Central Highlands, Sri Lanka
Hill Country
Sri Lanka's tea highlands for UK travellers: the Kandy–Ella blue train you book two weeks ahead, the Nuwara Eliya cool that needs a fleece, the 4am Horton Plains start for World's End, and why you ride the rails instead of driving the hairpins.
In short
Hill Country at a glance
The Hill Country is the cool, green tea-growing middle of Sri Lanka — the leg most first itineraries build in between Kandy and the southern beaches, where the heat drops away and you swap tuk-tuks for the famous train. The headline act is the ride itself: the Kandy–Ella line climbs through plantations and cloud forest and is one of the great rail journeys anywhere, at ~£1–3 a ticket. You base around two towns. Nuwara Eliya is the old colonial tea capital at ~1,900m, chilly enough to need a fleece and the launch point for the 4am Horton Plains start to reach World's End at dawn. Ella, an hour or so on, is the walkable backpacker town for Little Adam's Peak, the Nine Arch Bridge and Ella Rock. Allow 2–3 nights as part of the classic loop, and come December to April when the highlands are at their driest — though expect a layer of mist most afternoons whatever the month.
The Hill Country is the part of Sri Lanka where the heat finally lets go — the cool, green tea-growing middle of the island, climbed by the train everyone has seen a photo of. It sits between Kandy and the south coast, and the leg is built around two towns: Nuwara Eliya, the faded colonial tea capital at ~1,900m where you’ll actually want a fleece, and Ella, the small backpacker town an hour or so on with hikes from the doorstep. The thing to understand before you plan it is that the railway is the attraction, not just the transport. The Kandy–Ella line winds through plantations and cloud forest, costs ~£1–3, and is worth routing the whole leg around rather than treating as a way to get from A to B.
Two things trip up first-timers. The first is the train tickets: reserved 1st- and 2nd-class seats sell out, so book a couple of weeks ahead in the December–April high season — turn up on the day in peak season and you’re standing in unreserved 3rd class for hours. The second is timing the views. The hill country mists over most afternoons even in the dry season, so the famous Horton Plains cliff at World’s End needs a 4–5am start from Nuwara Eliya to beat the cloud, and the big estate panoramas are a morning job. Get those two right, ride the blue train rather than driving the fog-prone hairpins, and the highlands are the gentlest, most photogenic stretch of the whole loop.

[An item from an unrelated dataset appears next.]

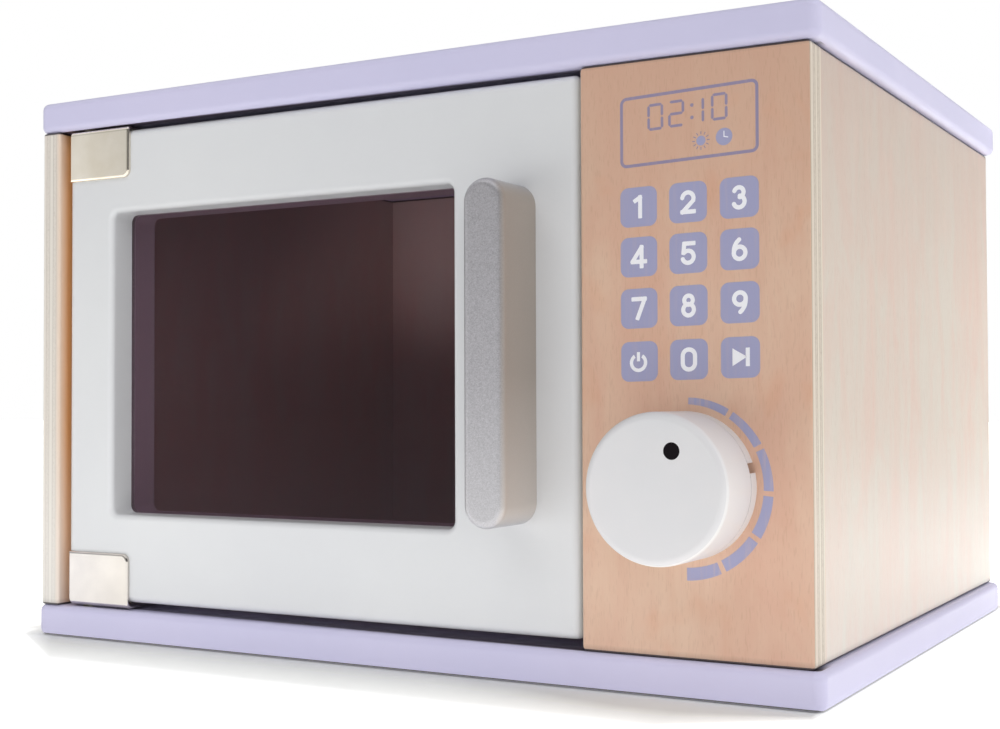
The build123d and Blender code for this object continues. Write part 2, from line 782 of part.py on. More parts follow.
# ---- Dial: a hollow ribbed knob that clicks round a toothed base ring ----
ring_inner = dial_radius - base_notch_depth - base_notch_wall - detent_depth
with BuildPart() as dial_base_ring:
    with BuildSketch(dial_plane(0)):
        Circle(dial_radius)
        Circle(spindle_radius + base_bore_clearance, mode=Mode.SUBTRACT)
    extrude(amount=base_ring_floor)
    with BuildSketch(dial_plane(base_ring_floor)):
        Circle(dial_radius)
        Circle(ring_inner, mode=Mode.SUBTRACT)
        with PolarLocations(ring_inner + detent_depth - detent_radius, detent_count):
            Circle(detent_radius, mode=Mode.SUBTRACT)
    extrude(amount=base_ring_height - base_ring_floor)
    with BuildSketch(dial_plane(0)):
        with PolarLocations(dial_radius - base_notch_depth / 2, 1, start_angle=base_notch_angle):
            Rectangle(base_notch_depth * 2, base_notch_width)
    extrude(amount=base_ring_height, mode=Mode.SUBTRACT)
    with BuildSketch(dial_plane(base_ring_floor)):
        with PolarLocations(base_screw_orbit, 2, start_angle=base_screw_angle):
            Circle(base_screw_head_radius)
    extrude(
        amount=base_screw_radius - base_screw_head_radius, taper=countersink_taper, mode=Mode.SUBTRACT
    )
    with BuildSketch(dial_plane(base_ring_floor)):
        with PolarLocations(base_screw_orbit, 2, start_angle=base_screw_angle):
            Circle(base_screw_radius + press_clearance)
    extrude(amount=-base_ring_floor, mode=Mode.SUBTRACT)
dial_base_ring.part.label = "dial_base_ring"
export_step(dial_base_ring.part, "parts/dial_base_ring.step")

with BuildPart() as dial_base_screws:
    with BuildSketch(dial_plane(base_ring_floor)):
        with PolarLocations(base_screw_orbit, 2, start_angle=base_screw_angle):
            Circle(base_screw_head_radius)
    extrude(amount=base_screw_radius - base_screw_head_radius, taper=countersink_taper)
    with BuildSketch(dial_plane(base_ring_floor)):
        with PolarLocations(base_screw_orbit, 2, start_angle=base_screw_angle):
            Circle(base_screw_radius)
    extrude(amount=press_clearance - base_screw_length)
dial_base_screws.part.label = "dial_base_screws"
export_step(dial_base_screws.part, "parts/dial_base_screws.step")

knob_back = base_ring_height + knob_gap
knob_front = knob_back + knob_length
hub_end = base_ring_floor + hub_end_gap
pawl_back = hub_end
pawl_front = pawl_back + pawl_thickness
rib_back = pawl_front + knob_rib_clearance
with BuildSketch(dial_plane(pawl_back)) as hub_outline:
    Circle(hub_radius + pawl_fit)
    Rectangle(2 * (hub_radius + pawl_fit), 2 * (hub_flat + pawl_fit), mode=Mode.INTERSECT)

with BuildPart() as dial_knob:
    with BuildSketch(dial_plane(knob_back)):
        Circle(dial_radius)
    extrude(amount=knob_length)
    fillet(dial_knob.faces().sort_by(Axis.Y)[0].edges(), knob_round)
    with BuildSketch(dial_plane(knob_back)):
        Circle(dial_radius - knob_wall)
    extrude(amount=knob_length - knob_front_wall, mode=Mode.SUBTRACT)
    with BuildSketch(dial_plane(rib_back)):
        with PolarLocations(dial_radius / 2, knob_rib_count, start_angle=knob_rib_start):
            Rectangle(dial_radius - knob_wall, knob_rib_thickness)
    extrude(amount=knob_front - knob_front_wall - rib_back)
    with BuildSketch(dial_plane(pawl_front)):
        Circle(hub_radius)
    extrude(amount=knob_front - knob_front_wall - pawl_front)
    with BuildSketch(dial_plane(pawl_back)):
        Circle(hub_radius)
        Rectangle(2 * hub_radius, 2 * hub_flat, mode=Mode.INTERSECT)
    extrude(amount=pawl_thickness)
    with BuildSketch(dial_plane(pawl_back)):
        Circle(spindle_radius + press_clearance)
    extrude(amount=spindle_in_knob - spindle_flat_length, mode=Mode.SUBTRACT)
    with BuildSketch(dial_plane(pawl_back + spindle_in_knob - spindle_flat_length)):
        Circle(spindle_radius + press_clearance)
        with Locations((spindle_flat + press_clearance, 0)):
            Rectangle(
                spindle_radius, 2 * hub_radius, align=(Align.MIN, Align.CENTER), mode=Mode.SUBTRACT
            )
    extrude(amount=spindle_flat_length, mode=Mode.SUBTRACT)
    with BuildSketch(dial_plane(knob_front)):
        with PolarLocations(marker_orbit, 1, start_angle=marker_angle):
            Circle(marker_radius + press_clearance)
    extrude(amount=-marker_depth, mode=Mode.SUBTRACT)
dial_knob.part.label = "dial_knob"
export_step(dial_knob.part, "parts/dial_knob.step")

with BuildPart() as dial_marker:
    with BuildSketch(dial_plane(knob_front)):
        with PolarLocations(marker_orbit, 1, start_angle=marker_angle):
            Circle(marker_radius)
    extrude(amount=-marker_depth)
dial_marker.part.label = "dial_marker"
export_step(dial_marker.part, "parts/dial_marker.step")

pawl_tip_orbit = ring_inner + pawl_bite - pawl_tip_radius
pawl_root_orbit = pawl_collar_radius - pawl_arm_width / 2
with BuildPart() as click_pawl:
    with BuildSketch(dial_plane(pawl_back)):
        with BuildLine():
            TangentArc((-pawl_root_orbit, 0), (0, pawl_tip_orbit), tangent=(0, 1))
        trace(line_width=pawl_arm_width)
        with Locations((0, pawl_tip_orbit)):
            Circle(pawl_tip_radius)
        Circle(pawl_collar_radius)
        add(hub_outline.sketch_local, mode=Mode.SUBTRACT)
    extrude(amount=pawl_thickness)
click_pawl.part.label = "click_pawl"
export_step(click_pawl.part, "parts/click_pawl.step")

# ---- Spindle: turns in a flanged bush and is held behind the panel by a clip ring ----
spindle_front = hub_end + spindle_in_knob
bush_back = -control_thickness - dial_bush_flange
washer_back = bush_back - running_clearance - dial_washer_thickness
ring_back = washer_back - clip_ring_thickness
with BuildPart() as dial_spindle:
    with BuildSketch(dial_plane(ring_back - spindle_tail)):
        Circle(spindle_radius)
    extrude(amount=spindle_front - spindle_flat_length - ring_back + spindle_tail)
    with BuildSketch(dial_plane(spindle_front - spindle_flat_length)):
        Circle(spindle_radius)
        with Locations((spindle_flat, 0)):
            Rectangle(
                spindle_radius, 2 * spindle_radius, align=(Align.MIN, Align.CENTER), mode=Mode.SUBTRACT
            )
    extrude(amount=spindle_flat_length)
    with BuildSketch(dial_plane(ring_back)):
        Circle(spindle_radius)
        Circle(spindle_radius - spindle_groove_depth, mode=Mode.SUBTRACT)
    extrude(amount=clip_ring_thickness, mode=Mode.SUBTRACT)
    chamfer(
        dial_spindle.faces().sort_by(Axis.Y)[-1].edges(),
        spindle_groove_depth,
    )
dial_spindle.part.label = "dial_spindle"
export_step(dial_spindle.part, "parts/dial_spindle.step")

with BuildPart() as dial_bush:
    with BuildSketch(dial_plane(-control_thickness)):
        Circle(spindle_radius + running_clearance + dial_bush_wall)
    extrude(amount=control_thickness)
    with BuildSketch(dial_plane(bush_back)):
        Circle(dial_bush_flange_radius)
    extrude(amount=dial_bush_flange)
    with BuildSketch(dial_plane(bush_back)):
        Circle(spindle_radius + running_clearance)
    extrude(amount=control_thickness + dial_bush_flange, mode=Mode.SUBTRACT)
dial_bush.part.label = "dial_bush"
export_step(dial_bush.part, "parts/dial_bush.step")

with BuildPart() as dial_washer:
    with BuildSketch(dial_plane(washer_back)):
        Circle(dial_washer_radius)
        Circle(spindle_radius + running_clearance, mode=Mode.SUBTRACT)
    extrude(amount=dial_washer_thickness)
dial_washer.part.label = "dial_washer"
export_step(dial_washer.part, "parts/dial_washer.step")

with BuildPart() as spindle_clip:
    with BuildSketch(dial_plane(ring_back)):
        Circle(clip_ring_radius)
        Circle(spindle_radius - spindle_groove_depth, mode=Mode.SUBTRACT)
        Rectangle(
            2 * clip_ring_radius, clip_ring_mouth, align=(Align.MIN, Align.CENTER), mode=Mode.SUBTRACT
        )
    extrude(amount=clip_ring_thickness)
spindle_clip.part.label = "spindle_clip"
export_step(spindle_clip.part, "parts/spindle_clip.step")

# ---- Turntable: a dished wooden plate turning on a screw and washer ----
plate_bottom = floor_z + table_washer_thickness + table_play
plate_top = plate_bottom + plate_thickness
dish_floor = plate_top - plate_dish
head_seat = dish_floor - table_screw_head_height - table_play
with BuildPart() as turntable_plate:
    with BuildSketch(Plane.XY.offset(plate_bottom)):
        with Locations(cavity_middle):
            Circle(plate_radius)
    extrude(amount=plate_thickness)
    fillet(turntable_plate.edges().filter_by(GeomType.CIRCLE), plate_round)
    with BuildSketch(Plane.XY.offset(plate_top)):
        with Locations(cavity_middle):
            Circle(plate_radius - plate_rim)
    extrude(amount=-plate_dish, mode=Mode.SUBTRACT)
    fillet(
        turntable_plate.faces().filter_by(Axis.Z).sort_by(Axis.Z)[-2].edges(),
        plate_round,
    )
    with BuildSketch(Plane.XY.offset(plate_top)):
        with Locations(cavity_middle):
            Circle(table_screw_head_radius + table_play)
    extrude(amount=head_seat - plate_top, mode=Mode.SUBTRACT)
    with BuildSketch(Plane.XY.offset(plate_bottom)):
        with Locations(cavity_middle):
            Circle(table_screw_radius + plate_bore_clearance)
    extrude(amount=plate_thickness, mode=Mode.SUBTRACT)
turntable_plate.part.label = "turntable_plate"
export_step(turntable_plate.part, "parts/turntable_plate.step")

with BuildPart() as turntable_screw:
    with BuildSketch(Plane.XY.offset(floor_z - table_screw_bite)):
        with Locations(cavity_middle):
            Circle(table_screw_radius)
    extrude(amount=head_seat + table_play - floor_z + table_screw_bite)
    with BuildSketch(Plane.XY.offset(head_seat + table_play)):
        with Locations(cavity_middle):
            Circle(table_screw_head_radius)
    extrude(amount=table_screw_head_height)
    fillet(turntable_screw.faces().sort_by(Axis.Z)[-1].edges(), table_screw_head_round)
turntable_screw.part.label = "turntable_screw"
export_step(turntable_screw.part, "parts/turntable_screw.step")

with BuildPart() as turntable_washer:
    with BuildSketch(Plane.XY.offset(floor_z)):
        with Locations(cavity_middle):
            Circle(table_washer_radius)
            Circle(table_screw_radius + press_clearance, mode=Mode.SUBTRACT)
    extrude(amount=table_washer_thickness)
turntable_washer.part.label = "turntable_washer"
export_step(turntable_washer.part, "parts/turntable_washer.step")
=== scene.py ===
import json
import math

import bmesh
import bpy
from mathutils import Matrix, Vector


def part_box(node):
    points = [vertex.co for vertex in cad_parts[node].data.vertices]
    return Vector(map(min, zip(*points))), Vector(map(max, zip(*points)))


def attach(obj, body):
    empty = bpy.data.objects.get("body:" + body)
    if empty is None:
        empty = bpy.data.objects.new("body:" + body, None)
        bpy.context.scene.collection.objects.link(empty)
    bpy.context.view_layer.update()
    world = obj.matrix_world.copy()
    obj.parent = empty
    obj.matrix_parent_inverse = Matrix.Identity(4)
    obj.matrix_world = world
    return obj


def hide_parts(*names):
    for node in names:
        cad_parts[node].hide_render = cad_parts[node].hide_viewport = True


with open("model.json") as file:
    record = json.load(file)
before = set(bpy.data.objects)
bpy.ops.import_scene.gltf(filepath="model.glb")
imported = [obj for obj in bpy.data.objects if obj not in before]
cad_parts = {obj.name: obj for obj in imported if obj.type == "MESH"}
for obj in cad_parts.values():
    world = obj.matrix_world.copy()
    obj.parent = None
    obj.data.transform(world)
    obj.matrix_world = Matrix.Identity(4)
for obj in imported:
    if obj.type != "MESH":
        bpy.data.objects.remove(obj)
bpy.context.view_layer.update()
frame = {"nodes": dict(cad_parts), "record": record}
nodes = frame["nodes"]

MM = 0.001


# ---------------------------------------------------------------- colours

def srgb(red, green, blue):
    """A colour written as 0 to 255, as a linear colour for a shader."""
    def linear(level):
        share = level / 255
        return share / 12.92 if share <= 0.04045 else ((share + 0.055) / 1.055) ** 2.4
    return (linear(red), linear(green), linear(blue), 1.0)


BLACK = (0, 0, 0, 1)
WHITE = (1, 1, 1, 1)

LAVENDER = srgb(218, 214, 243)
LAVENDER_SHADE = srgb(213, 210, 240)
DOOR_WHITE = srgb(229, 230, 232)
DOOR_WHITE_SHADE = srgb(224, 225, 228)
GAP_SHADE = srgb(40, 16, 34)
CONTACT_SHADE = srgb(34, 28, 34)

CASE_BEIGE = srgb(214, 202, 188)
CASE_PINK = srgb(219, 190, 175)
CASE_STREAK = srgb(204, 181, 165)
# Painted shade for the top of the case sheets.
CASE_TOP_SHADE = srgb(197, 177, 164)
CONTROL_PALE = srgb(224, 190, 166)
CONTROL_ROSE = srgb(219, 176, 153)
CONTROL_STREAK = srgb(205, 157, 130)
# Painted shade for the top of the control panel.
CONTROL_TOP_SHADE = srgb(203, 163, 141)
CONTROL_BLOTCH = srgb(216, 157, 123)
FLECK = srgb(166, 120, 92)
EDGE_PINK = srgb(224, 210, 194)
EDGE_CREAM = srgb(221, 212, 195)
CORE_LIGHT = srgb(211, 197, 180)
CORE_DARK = srgb(198, 183, 164)
GLUE_LINE = srgb(150, 124, 100)
# Painted bounce light in the gap beside the door: pale at its front, orange deeper in.
GAP_BOUNCE_PALE = srgb(232, 208, 188)
GAP_BOUNCE_ORANGE = srgb(240, 176, 116)
JOINT_SHADE = srgb(34, 24, 30)
# Painted sheen: the white that sheets gain near the floor.
FLOOR_SHEEN_WHITE = (1, 0.99, 0.97, 1)
BEECH_LIGHT = srgb(222, 186, 150)
BEECH_DARK = srgb(198, 156, 118)
BEECH_RAY = srgb(158, 112, 76)

SILVER = srgb(193, 191, 196)
SILVER_DARK = srgb(159, 157, 161)
# Painted light on the handle: a brown reflection of wood on its sides, paler low down.
SILVER_SIDE_REFLECTION = srgb(171, 159, 146)
SILVER_SIDE_REFLECTION_LOW = srgb(214, 205, 196)
# Painted reflection in the nickel: greyer low down, brighter and warmer high up, greyer at the right.
NICKEL_LOW_REFLECTION_DARK = srgb(203, 198, 196)
NICKEL_LOW_REFLECTION = srgb(213, 208, 205)
NICKEL_HIGH_REFLECTION_DARK = srgb(240, 231, 214)
NICKEL_HIGH_REFLECTION = srgb(250, 243, 230)
NICKEL_RIGHT_REFLECTION = srgb(206, 198, 184)
ZINC_DARK = srgb(176, 178, 182)
ZINC = srgb(206, 206, 204)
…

Towns & places in Hill Country
The route
A 2–3 night tea-country leg that slots into the classic anticlockwise loop after Kandy and before the south coast. The signature move is to ride the blue train rather than drive it — base in Nuwara Eliya and Ella, link them by rail, and use a driver only for the bits off the line, such as the Horton Plains trailhead. Drive and train times below are typical for the December–April dry season, when the highlands are at their best; afternoon mist is normal up here year-round, so do the views in the morning.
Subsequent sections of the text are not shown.